While it may be infeasible to define the barriers to entry in a manageable form, i.e., in such a way that they may usefully be applied to MSAs (or other plausible markets) as a whole, the Commission nowhere suggests that it explored such alternatives, much less found them defective.
In addition to their general challenge to the FCC’s provisional national finding that competitors are impaired without access to dedicated transport facilities, the ILEC petitioners also attack the Commission’s conclusion that providers of wireless service (also known as commercial mobile radio services, or ‘‘CMRS’’) qualify for unbundled access to these facilities.

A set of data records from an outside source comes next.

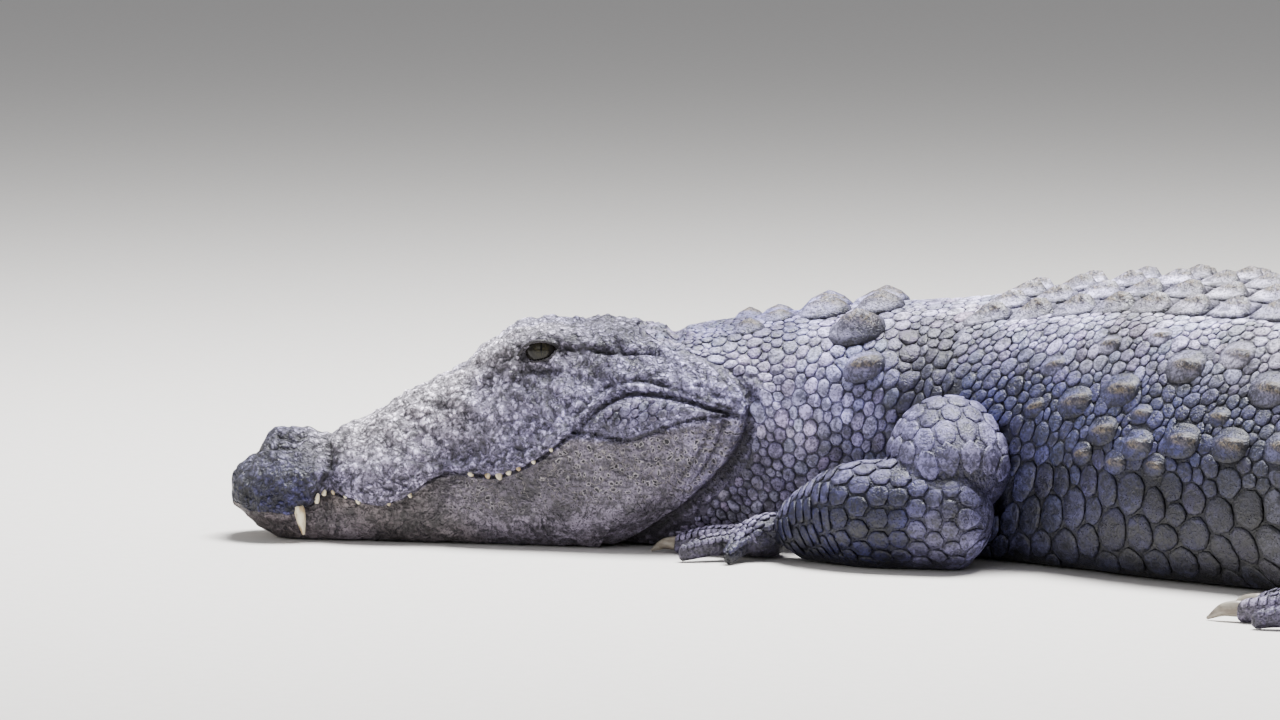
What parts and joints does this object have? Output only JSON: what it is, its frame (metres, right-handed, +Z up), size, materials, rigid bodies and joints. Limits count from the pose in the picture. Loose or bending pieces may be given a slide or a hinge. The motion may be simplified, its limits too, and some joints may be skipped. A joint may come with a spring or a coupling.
{
  "type": "mugger crocodile lying on its belly",
  "caption": "Life-size mugger crocodile at rest on its belly, head turned to its left, mouth shut, tail in a gentle curve: a still figure of the whole animal.",
  "frame": {"origin": "middle of the bounding box, on the floor under the belly", "axes": "+X along the body from snout to tail, -Y the animal's left side, +Z up"},
  "size_m": [3.4943, 0.9335, 0.3241],
  "materials": {
    "hide": "dry scaly hide",
    "claw_horn": "worn horn",
    "eye": "wet gloss"
  },
  "bodies": {
    "root": {"belly": "hide", "chest": "hide", "claw_foot_left_1": "claw_horn", "claw_foot_left_2": "claw_horn", "claw_foot_left_3": "claw_horn", "claw_foot_right_1": "claw_horn", "claw_foot_right_2": "claw_horn", "claw_foot_right_3": "claw_horn", "claw_hand_left_1": "claw_horn", "claw_hand_left_2": "claw_horn", "claw_hand_left_3": "claw_horn", "claw_hand_right_1": "claw_horn", "claw_hand_right_2": "claw_horn", "claw_hand_right_3": "claw_horn", "eye_left": "eye", "eye_right": "eye", "foot_left": "hide", "foot_right": "hide", "forearm_left": "hide", "forearm_right": "hide", "hand_left": "hide", "hand_right": "hide", "head": "hide", "lower_jaw": "hide", "neck": "hide", "shank_left": "hide", "shank_right": "hide", "tail_base": "hide", "tail_end": "hide", "tail_middle": "hide", "thigh_left": "hide", "thigh_right": "hide", "upper_arm_left": "hide", "upper_arm_right": "hide"}
  },
  "joints": []
}
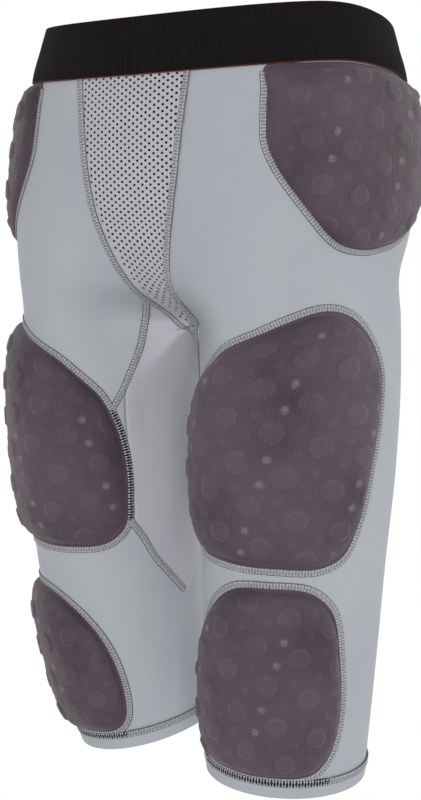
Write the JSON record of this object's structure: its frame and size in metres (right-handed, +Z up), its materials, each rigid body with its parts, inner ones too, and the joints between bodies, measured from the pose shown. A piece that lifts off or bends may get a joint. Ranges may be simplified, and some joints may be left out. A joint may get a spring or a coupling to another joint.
{
  "type": "padded sports girdle",
  "caption": "Knee-length compression girdle in its worn shape, with sewn-in hip, thigh and knee pads, a mesh front panel and a ribbed elastic waistband.",
  "frame": {"origin": "middle of the waist opening, half-way up the waistband", "axes": "+Z up, -Y the way the wearer faces, +X towards the wearer's left"},
  "size_m": [0.3517, 0.2226, 0.5999],
  "materials": {
    "grey_knit": "smooth satin compression knit",
    "inner_knit": "smooth satin compression knit, slightly mauve",
    "pierced_mesh": "light knit pierced all over with small oval holes",
    "pad_cover": "fine ribbed knit over foam that is moulded with round studs",
    "hem_band": "turned and stitched knit",
    "ribbed_elastic": "matt elastic with fine vertical ribs"
  },
  "bodies": {
    "root": {"waistband": "ribbed_elastic", "body_panel_left": "grey_knit", "body_panel_right": "grey_knit", "mesh_front_panel": "pierced_mesh", "inner_thigh_panel_left": "inner_knit", "inner_thigh_panel_right": "inner_knit", "hip_pad_left": "pad_cover", "hip_pad_right": "pad_cover", "thigh_pad_left": "pad_cover", "thigh_pad_right": "pad_cover", "knee_pad_left": "pad_cover", "knee_pad_right": "pad_cover", "leg_hem_left": "hem_band", "leg_hem_right": "hem_band"}
  },
  "joints": []
}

According to the ILECs, the Commission not only failed to conduct the requisite impairment analysis for wireless providers, but in fact found that wireless growth has been ‘‘remarkable’’: 90% of the U.S. population lives in areas served by at least three wireless providers, 40% of Americans and 61% of American households own a wireless phone, wireless prices have been steadily declining, and 35% of wireless customers use wireless as their only phone, treating it as a full substitute for traditional land line service.
Where competitors have access to necessary inputs at rates that allow competition not only to survive but to flourish, it is hard to see any need for the Commission to impose the costs of mandatory unbundling.
Those complications might in principle support a blanket rule treating the availability of ILEC tariffed service as irrelevant to impairment. But the FCC hasn’t defended its decision in those terms or even tried to explicate these complications. Moreover, where (as here) market evidence already demonstrates that existing rates outside the compulsion of § 251(c)(3) don’t impede competition, and where (as here) there is no claim that ILECs would be able drastically to hike those rates, those possible complications recede even farther in the background.